France | France, Conseil d'État, 8ème - 3ème chambres réunies, 19 décembre 2024, 474777


Vu la procédure suivante :



La Caisse de réassurance mutuelle agricole Groupama Paris Val-de-Loire a demandé au tribunal administratif de Montreuil de prononcer la décharge des cotisations supplémentaires d'impôt sur les sociétés et de contribution sociale sur cet impôt auxquelles elle a été assujettie au titre de l'exercice clos en 2007 à raison de la remise en cause partielle de la déduction d'une provision pour risques croissants de contrats couvrant le risque " dépendance ", ainsi que des pénalités correspondantes. Par un jugement n° 1910522 du

14 octobre 2021, ce tribunal a prononcé la décharge des impositions contesté...

Vu la procédure suivante :

La Caisse de réassurance mutuelle agricole Groupama Paris Val-de-Loire a demandé au tribunal administratif de Montreuil de prononcer la décharge des cotisations supplémentaires d'impôt sur les sociétés et de contribution sociale sur cet impôt auxquelles elle a été assujettie au titre de l'exercice clos en 2007 à raison de la remise en cause partielle de la déduction d'une provision pour risques croissants de contrats couvrant le risque " dépendance ", ainsi que des pénalités correspondantes. Par un jugement n° 1910522 du 14 octobre 2021, ce tribunal a prononcé la décharge des impositions contestées à concurrence d'un montant de 455 225 euros et rejeté le surplus de ses demandes.
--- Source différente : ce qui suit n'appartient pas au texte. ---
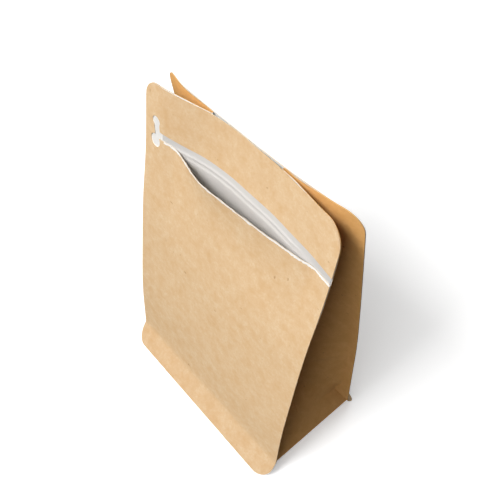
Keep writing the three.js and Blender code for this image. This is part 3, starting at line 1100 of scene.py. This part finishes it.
@dataclass
class Studio:
    """Pale floor, soft boxes round the pouch, and the camera at the photograph's angle.

    The camera's focal length and picture centre are in pixels of a picture `image_px` wide, and its angles
    are in degrees.
    """

    image_px: float = 500
    focal_px: float = 682.3
    centre_px: Pair = (250.7, 236.7)
    sensor_mm: float = 36
    eye_mm: Triple = (160.9, -135.2, 406.8)
    azimuth: float = 48.80
    elevation: float = 51.92
    roll: float = 0.41
    floor_reach: float = 4
    floor_colour: int = 0xFFFFFF
    floor_bounce: int = 0x3E3B38
    floor_glow: float = 0.3
    surround_strength: float = 0.11
    backdrop: float = 0.62
    lamps: tuple[SoftBox, ...] = (
        SoftBox("key", azimuth=-8, elevation=56, distance=1.3, side=0.35, watts=11.2),
        SoftBox("left", azimuth=-42, elevation=48, distance=1.4, side=0.8, watts=4.8),
        SoftBox("right", azimuth=18, elevation=42, distance=1.35, side=0.7, watts=6.8),
        SoftBox("back", azimuth=192, elevation=40, distance=1.4, side=1.0, watts=4.5),
    )

    def camera(self) -> None:
        """Places the camera by its solved position, angles and focal length."""
        data = bpy.data.cameras.new("camera")
        data.sensor_width = self.sensor_mm
        data.lens = self.focal_px / self.image_px * self.sensor_mm
        data.shift_x = -(self.centre_px[0] / self.image_px - 0.5)
        data.shift_y = self.centre_px[1] / self.image_px - 0.5
        turn, roll = math.radians(self.azimuth), math.radians(self.roll)
        back = direction(self.azimuth, self.elevation)
        level = Vector((math.cos(turn), math.sin(turn), 0))
        rise = back.cross(level)
        right = level * math.cos(roll) + rise * math.sin(roll)
        up = rise * math.cos(roll) - level * math.sin(roll)
        placed = Matrix((right, up, back)).transposed().to_4x4()
        placed.translation = Vector((np.array(self.eye_mm) + FORM.home()) * MM)
        camera = add_object("camera", data)
        camera.matrix_world = placed
        bpy.context.scene.camera = camera

    def floor(self) -> None:
        """A wide pale floor under the pouch."""
        mesh = bpy.data.meshes.new("floor")
        reach = self.floor_reach
        corners = [(-reach, -reach, 0), (reach, -reach, 0), (reach, reach, 0), (-reach, reach, 0)]
        mesh.from_pydata(corners, [], [(0, 1, 2, 3)])
        mesh.materials.append(self.sweep())
        floor = add_object("floor", mesh)

    def sweep(self) -> bpy.types.Material:
        """Matt white acrylic lit from below, which gives the eye an even white with a pale soft shadow.

        It throws less light back on the pouch than the camera sees in it.
        """
        material, tree, shader = new_material("matt_white_acrylic_table")
        shader.inputs["Roughness"].default_value = 1.0
        shader.inputs["Specular IOR Level"].default_value = 0.0
        shader.inputs["Emission Color"].default_value = linear(self.floor_colour)
        seen = add_node(tree, "ShaderNodeLightPath").outputs["Is Camera Ray"]
        glow = add_node(tree, "ShaderNodeMath", {"operation": "MULTIPLY"}, {0: seen, 1: self.floor_glow})
        colour = mixed(tree, seen, linear(self.floor_bounce), linear(self.floor_colour))
        tree.links.new(glow.outputs[0], shader.inputs["Emission Strength"])
        tree.links.new(colour, shader.inputs["Base Color"])
        return material

    def surround(self) -> None:
        """A dim white studio round the lamps, which the camera sees as a pale backdrop."""
        world = bpy.data.worlds.new("surround")
        world.use_nodes = True
        tree = world.node_tree
        background = tree.nodes["Background"]
        background.inputs["Color"].default_value = (1, 1, 1, 1)
        seen = add_node(tree, "ShaderNodeLightPath").outputs["Is Camera Ray"]
        strength = add_node(tree, "ShaderNodeMapRange", inputs={
            "Value": seen, "To Min": self.surround_strength, "To Max": self.backdrop})
        tree.links.new(strength.outputs["Result"], background.inputs["Strength"])
        bpy.context.scene.world = world
        bpy.context.scene.view_settings.view_transform = "Standard"

    def build(self) -> None:
        """Sets up camera, floor, lamps and surround."""
        self.camera()
        self.floor()
        for lamp in self.lamps:
            lamp.hang()
        self.surround()
        log.info("studio ready")


def main() -> None:
    """Builds the pouch wall by wall, then the studio."""
    logging.basicConfig(level=logging.INFO, format="%(name)s: %(message)s")
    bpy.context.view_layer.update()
    finishes = Finishes()
    carry(FrontPanel().build(finishes), "front_panel")
    carry(BackPanel().build(finishes), "back_panel")
    for side in Side:
        carry(Gusset(side).build(finishes), f"{side.name.lower()}_gusset")
    carry(ZipperTape().build(finishes), "zipper_tape")

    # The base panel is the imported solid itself, in the walls' kraft: a plain matt tan underneath.
    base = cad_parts["base_panel"]
    base.data.materials.clear()
    base.data.materials.append(finishes.kraft)

    Studio().build()


if __name__ == "__main__":
    main()
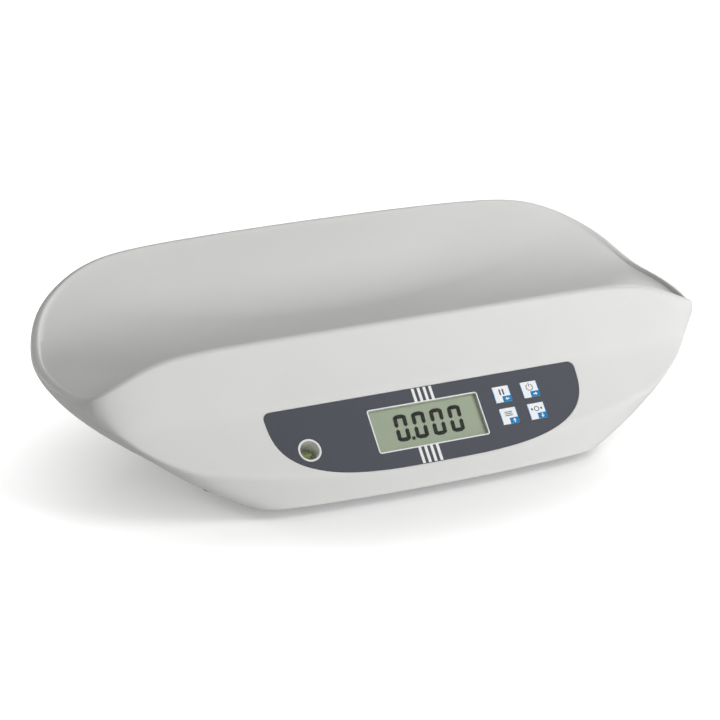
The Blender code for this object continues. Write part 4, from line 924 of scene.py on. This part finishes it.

Par un arrêt n° 22PA00603 du 5 avril 2023, la cour administrative d'appel de Paris, statuant sur appel du ministre de l'économie, des finances et de la souveraineté industrielle et numérique, a annulé les articles 1er et 2 de ce jugement et remis à la charge de la Caisse de réassurance mutuelle agricole Groupama Paris Val-de-Loire les impositions supplémentaires dont ce tribunal avait prononcé la décharge.

Par un pourvoi sommaire, un mémoire complémentaire et un mémoire en réplique, enregistrés les 5 juin 2023, 5 septembre 2023 et 18 juin 2024 au secrétariat du contentieux du Conseil d'Etat, la Caisse de réassurance mutuelle agricole Groupama Paris Val-de-Loire demande au Conseil d'Etat :

1°) d'annuler cet arrêt ;

2°) de mettre à la charge de l'Etat la somme de 8 000 euros au titre de l'article L. 761-1 du code de justice administrative.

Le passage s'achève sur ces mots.